Wormwood's Doxy said...

Sorry--working too much!

Brother David said...

While his opinion is just that, his opinion and he is entitled to it, SMP is Canadian and I don't recall that he has any more access to understanding the CoE, than anyone else in North America.

Malcolm+ said...

Have you read the article at Simple Massing Priest, Brother David? I openly concede that I am a mere colonial. I do, however, have significant experience of hardball politics - which is precisely what is going on here.

MadPriest said...

Who is this "Church of England" who keeps making these statements? We don't have an agency which can speak on our behalf without our permission. We have synods that vote on policy and we have the right (albeit a right that can land you in the unemployment line) to say what we want to say as individuals. But this Vaticanesque tub thumping is a new thing and a very scary thing indeed.

Anonymous said...

Disestablishment won't come; you're too psychologically dependent on having bishops in Parliament. You clung to your claim to rule France until 1801, centuries after such a claim had had any real meaning; you will probably cling to Establishment for centuries after it's had any real meaning, too.

MadPriest said...

I see you write in English, troll. That's because the USA is our bitch.

JCF said...

Brad's got a bug up his arse, and is on another trolling bender 'round the intertubes again.

Poor Brad.

IT said...

If you people wouldn't feed it, it would go away! In any event, snarky though it is, its comment has some merit: it won't be easy to disestablish given the weight of tradition. Why don't we grapple with that rather than rant back at the troll?
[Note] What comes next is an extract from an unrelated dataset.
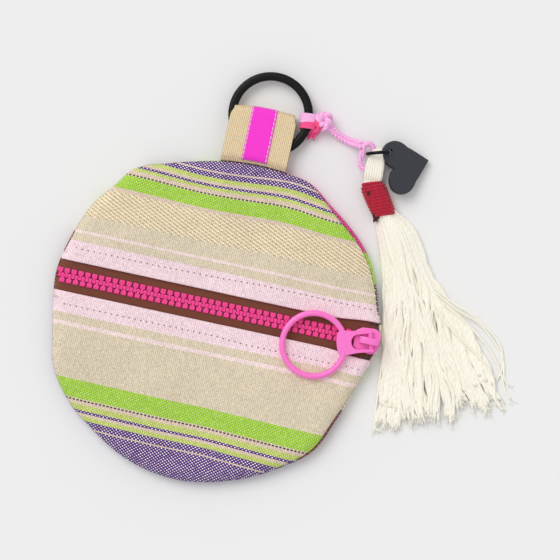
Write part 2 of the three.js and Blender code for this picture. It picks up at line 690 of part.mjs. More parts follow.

What WOULD it take to disestablish? and what would that really mean to the UK?

MadPriest said...

Typical lesbian. Won't let the boys have their fun :-)

Counterlight said...

You could just delete and block his comments. They're all the same anyway.

I wouldn't rule out a disestablished C of E, or a Republic of Britain, but not in my lifetime. Older and sturdier traditions have fallen before (see France across the Channel).